In that world the laws of magic had been developed systematically so
that The Laying On of Hands (healing) became as reliable as it had
formerly become eratic. The diversion of a lot of mental talent
into magic research apparently slowed the rest of science and
technology somewhat (if a lot of brain power is going to clairvoyance
spells to find lost animals and children, there will be less left for
steam pumps), and apparently a less bloody history than ours.

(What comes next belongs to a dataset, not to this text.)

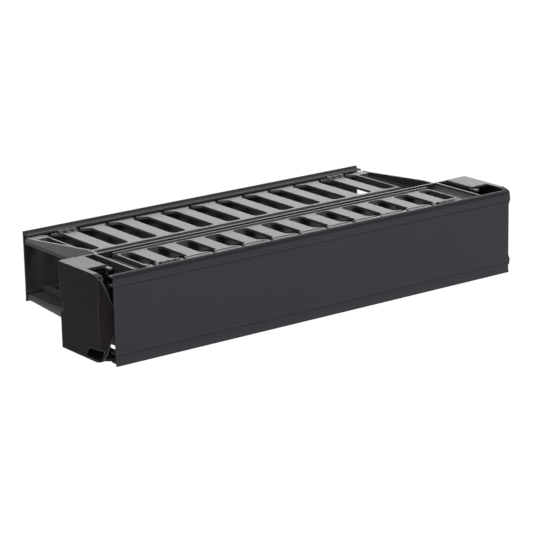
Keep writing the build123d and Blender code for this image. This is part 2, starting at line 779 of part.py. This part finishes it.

It has
railraods, steamships, hand guns (excellently hand crafted), printing,
gas lights, but horse drawn coaches.

While higher tech than Cerillia by centuries, it is worth reading both
because it is fun, and for ideas of how to handle crimes (committing
without getting caught or trying to solve) in a world where detects
and other magic work.


Oh, the first time that I read it, I had not read enough of Rex Stouts
Nero Wolfe novels to recognise the vast Marquise of London, who never
left home on business, and has a roof full of exotic plants. By the
second time, in addition to more reading, I had gone through one year
of high school French and immediately recognized the Marquise's
assitant named "Bontriumphe". I had not as yet discovered ROFL (that
didn't cross my mental horizons until decades later), but I was
noisier and wobblier than usual on that re-reading.